[Object data in JSON]
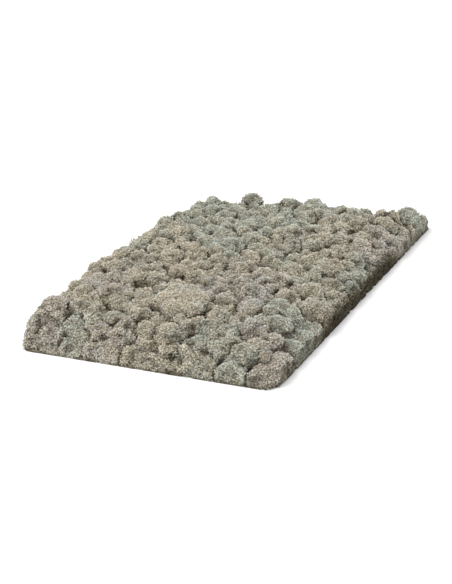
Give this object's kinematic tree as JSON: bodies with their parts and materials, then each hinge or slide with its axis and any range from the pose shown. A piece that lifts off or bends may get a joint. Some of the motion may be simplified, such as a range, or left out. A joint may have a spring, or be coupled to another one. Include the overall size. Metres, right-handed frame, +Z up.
{
  "type": "reindeer moss clump",
  "caption": "Slab of reindeer lichen: rounded, finely branched grey-beige cushions packed side by side, two edges cut straight, two torn, on a flat underside.",
  "frame": {"origin": "middle of the bounding box on the flat underside, at the surface that the mat rests on", "axes": "+Z up out of the mat, +X along the straight front edge to the right, +Y from the front edge to the back"},
  "size_m": [0.4784, 0.597, 0.0657],
  "materials": {
    "lichen_beige": "matt, finely branched dry lichen, warm grey-beige",
    "lichen_grey_green": "matt, finely branched dry lichen, pale grey-green",
    "lichen_pale": "matt, finely branched dry lichen, pale yellowish grey",
    "lichen_mauve_grey": "matt, finely branched dry lichen, brownish to mauve grey"
  },
  "bodies": {
    "root": {"cushion_01": "lichen_beige", "cushion_02": "lichen_pale", "cushion_03": "lichen_grey_green", "cushion_04": "lichen_mauve_grey", "cushion_05": "lichen_grey_green", "cushion_06": "lichen_mauve_grey", "cushion_07": "lichen_mauve_grey", "cushion_08": "lichen_grey_green", "cushion_09": "lichen_pale", "cushion_10": "lichen_mauve_grey", "cushion_11": "lichen_beige", "cushion_12": "lichen_beige", "cushion_13": "lichen_beige", "cushion_14": "lichen_beige", "cushion_15": "lichen_grey_green", "cushion_16": "lichen_beige", "cushion_17": "lichen_grey_green", "cushion_18": "lichen_mauve_grey", "cushion_19": "lichen_mauve_grey", "cushion_20": "lichen_mauve_grey", "cushion_21": "lichen_beige", "cushion_22": "lichen_beige", "cushion_23": "lichen_beige", "cushion_24": "lichen_beige", "cushion_25": "lichen_pale", "cushion_26": "lichen_mauve_grey", "cushion_27": "lichen_beige", "cushion_28": "lichen_beige", "cushion_29": "lichen_mauve_grey", "cushion_30": "lichen_beige", "cushion_31": "lichen_pale", "cushion_32": "lichen_beige", "cushion_33": "lichen_beige", "cushion_34": "lichen_beige", "cushion_35": "lichen_pale", "cushion_36": "lichen_grey_green", "cushion_37": "lichen_pale", "cushion_38": "lichen_grey_green", "cushion_39": "lichen_beige", "cushion_40": "lichen_pale", "cushion_41": "lichen_pale", "cushion_42": "lichen_grey_green", "cushion_43": "lichen_mauve_grey", "cushion_44": "lichen_pale", "cushion_45": "lichen_pale", "cushion_46": "lichen_grey_green", "cushion_47": "lichen_grey_green", "cushion_48": "lichen_grey_green", "cushion_49": "lichen_grey_green", "cushion_50": "lichen_mauve_grey", "cushion_51": "lichen_pale", "cushion_52": "lichen_grey_green", "cushion_53": "lichen_grey_green", "cushion_54": "lichen_grey_green", "cushion_55": "lichen_beige", "cushion_56": "lichen_grey_green", "cushion_57": "lichen_grey_green", "cushion_58": "lichen_grey_green"}
  },
  "joints": []
}
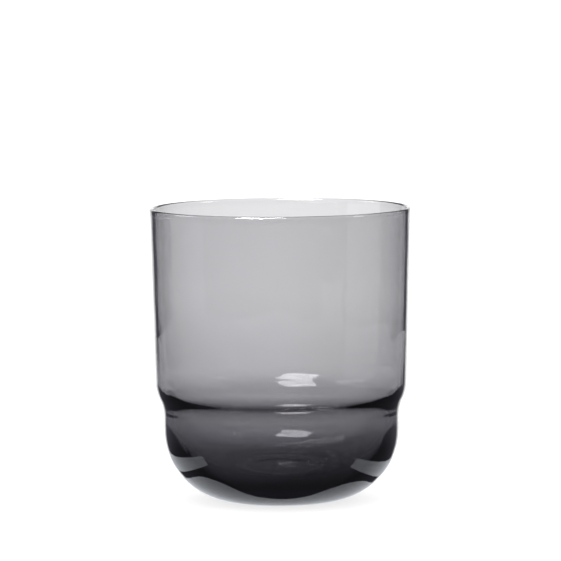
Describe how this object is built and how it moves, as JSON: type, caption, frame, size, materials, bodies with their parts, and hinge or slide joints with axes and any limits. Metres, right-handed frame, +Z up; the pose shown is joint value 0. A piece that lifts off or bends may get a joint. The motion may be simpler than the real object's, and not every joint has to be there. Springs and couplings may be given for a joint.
{
  "type": "whiskey tumbler",
  "caption": "Straight drinking tumbler of smoke-grey glass, with a thin wall, a rounded lip, a stepped-in cup below a soft shoulder and a thick rounded base.",
  "frame": {"origin": "centre of the foot, on the surface that the glass stands on", "axes": "+Z up along the axis of the glass; the glass is the same all round, so X and Y are any two directions across it"},
  "size_m": [0.08, 0.08, 0.09],
  "materials": {
    "smoke_glass": "fire-polished, clear, through-coloured smoke grey"
  },
  "bodies": {
    "root": {"glass_body": "smoke_glass"}
  },
  "joints": []
}
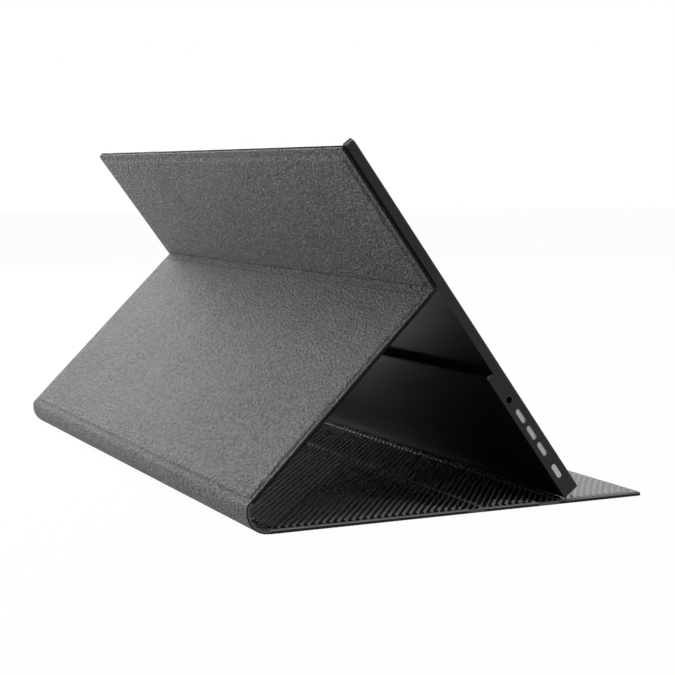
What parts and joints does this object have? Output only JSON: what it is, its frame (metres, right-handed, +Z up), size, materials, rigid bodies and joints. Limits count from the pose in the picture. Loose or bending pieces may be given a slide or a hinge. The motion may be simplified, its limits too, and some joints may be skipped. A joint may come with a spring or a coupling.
{
  "type": "portable monitor with cover",
  "caption": "Slim portable monitor held by magnets in a folding cover that wraps behind it as a tented stand and lies flat in front; sockets and a button on one side.",
  "frame": {"origin": "centre of the footprint, on the table", "axes": "+X along the folds, +Y from the screen towards the back of the stand, +Z up; the sockets are on the -X side"},
  "size_m": [0.356, 0.2216, 0.1802],
  "materials": {
    "cover_sheet": "fine grained, matt",
    "cover_fold": "fine grained, matt, pressed thin",
    "cover_lining": "ribbed, matt",
    "cover_board": "plain stiff board",
    "magnet": "plated",
    "shell": "black anodised, satin",
    "bezel": "satin black",
    "screen_glass": "dark, faint sheen",
    "diffuser": "translucent white sheets",
    "light_guide": "clear sheet",
    "reflector": "white film",
    "tray": "thin plated sheet",
    "pad": "adhesive foam",
    "circuit_board": "solder resist",
    "chip": "moulded",
    "shield": "tinned sheet",
    "screw": "plated",
    "socket_steel": "stamped and plated",
    "socket_insulator": "pale moulding",
    "jack": "moulded",
    "light_pipe": "clear smoke",
    "button": "satin",
    "speaker": "moulded",
    "cable": "flat polyimide"
  },
  "bodies": {
    "front_cover_1": {"front_skin_1": "cover_sheet", "front_board_1": "cover_board", "front_lining_1": "cover_lining", "spine_skin": "cover_sheet", "spine_lining": "cover_lining", "crease_strip_1": "cover_fold"},
    "front_cover_2": {"front_skin_2": "cover_sheet", "front_board_2": "cover_board", "front_lining_2": "cover_lining", "crease_strip_2": "cover_fold"},
    "front_cover_3": {"front_skin_3": "cover_sheet", "front_board_3": "cover_board", "front_lining_3": "cover_lining", "flap_magnets": "magnet"},
    "strut": {"strut_skin": "cover_sheet", "strut_board": "cover_board", "strut_lining": "cover_lining", "back_fold_strip": "cover_fold"},
    "upper_cover": {"upper_skin": "cover_sheet", "upper_board": "cover_board", "upper_lining": "cover_lining", "upper_magnets": "magnet"},
    "monitor": {"rear_shell": "shell", "front_bezel": "bezel", "lcd_panel": "screen_glass", "optical_films": "diffuser", "light_guide": "light_guide", "reflector": "reflector", "led_strip": "circuit_board", "backlight_tray": "tray", "panel_pads": "pad", "monitor_magnets": "magnet", "source_board": "circuit_board", "main_board": "circuit_board", "board_chips": "chip", "shield_can": "shield", "board_screws": "screw", "usb_sockets": "socket_steel", "usb_tongues": "socket_insulator", "audio_jack": "jack", "status_light": "light_pipe", "button_switch": "chip", "speakers": "speaker", "display_cable": "cable"},
    "power_button": {"power_button": "button"}
  },
  "joints": [
    {"name": "strut_fold", "type": "hinge", "parent": "front_cover_1", "child": "strut", "pos_m": [0, 0.10385, 0.005], "axis": [-1, 0, 0], "range_deg": [-10, 18], "deforming": ["spine_skin", "spine_lining"]},
    {"name": "monitor_fold", "type": "hinge", "parent": "strut", "child": "upper_cover", "pos_m": [0, 0.01321, 0.10998], "axis": [-1, 0, 0], "range_deg": [-42, 24], "deforming": ["back_fold_strip"]},
    {"name": "monitor_lift", "type": "slide", "parent": "upper_cover", "child": "monitor", "axis": [0, -0.7986, 0.6018], "range_m": [0, 0.05]},
    {"name": "front_fold_1", "type": "hinge", "parent": "front_cover_1", "child": "front_cover_2", "pos_m": [0, -0.01175, 0.0009], "axis": [1, 0, 0], "range_deg": [0, 90], "deforming": ["crease_strip_1"]},
    {"name": "front_fold_2", "type": "hinge", "parent": "front_cover_2", "child": "front_cover_3", "pos_m": [0, -0.054, 0.0009], "axis": [1, 0, 0], "range_deg": [0, 90], "deforming": ["crease_strip_2"]},
    {"name": "power_button", "type": "slide", "parent": "monitor", "child": "power_button", "axis": [1, 0, 0], "range_m": [0, 0.0004], "stiffness_N_per_m": 1200}
  ],
  "couplings": [
    {"joint": "monitor_fold", "follows": "strut_fold", "ratio": -2.1746}
  ]
}
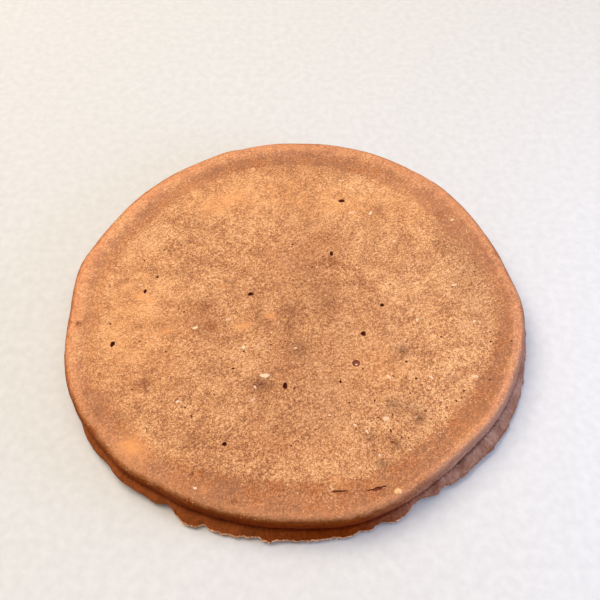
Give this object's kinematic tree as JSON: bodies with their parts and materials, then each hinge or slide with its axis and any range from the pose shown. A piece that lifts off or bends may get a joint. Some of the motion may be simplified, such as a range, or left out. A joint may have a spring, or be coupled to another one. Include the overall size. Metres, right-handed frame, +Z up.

- [WORK TO BE COMPLETED]:
Only the number is needed here: how many lines of the records contain "handed"?

- [FINISHED EXERCISE]:
4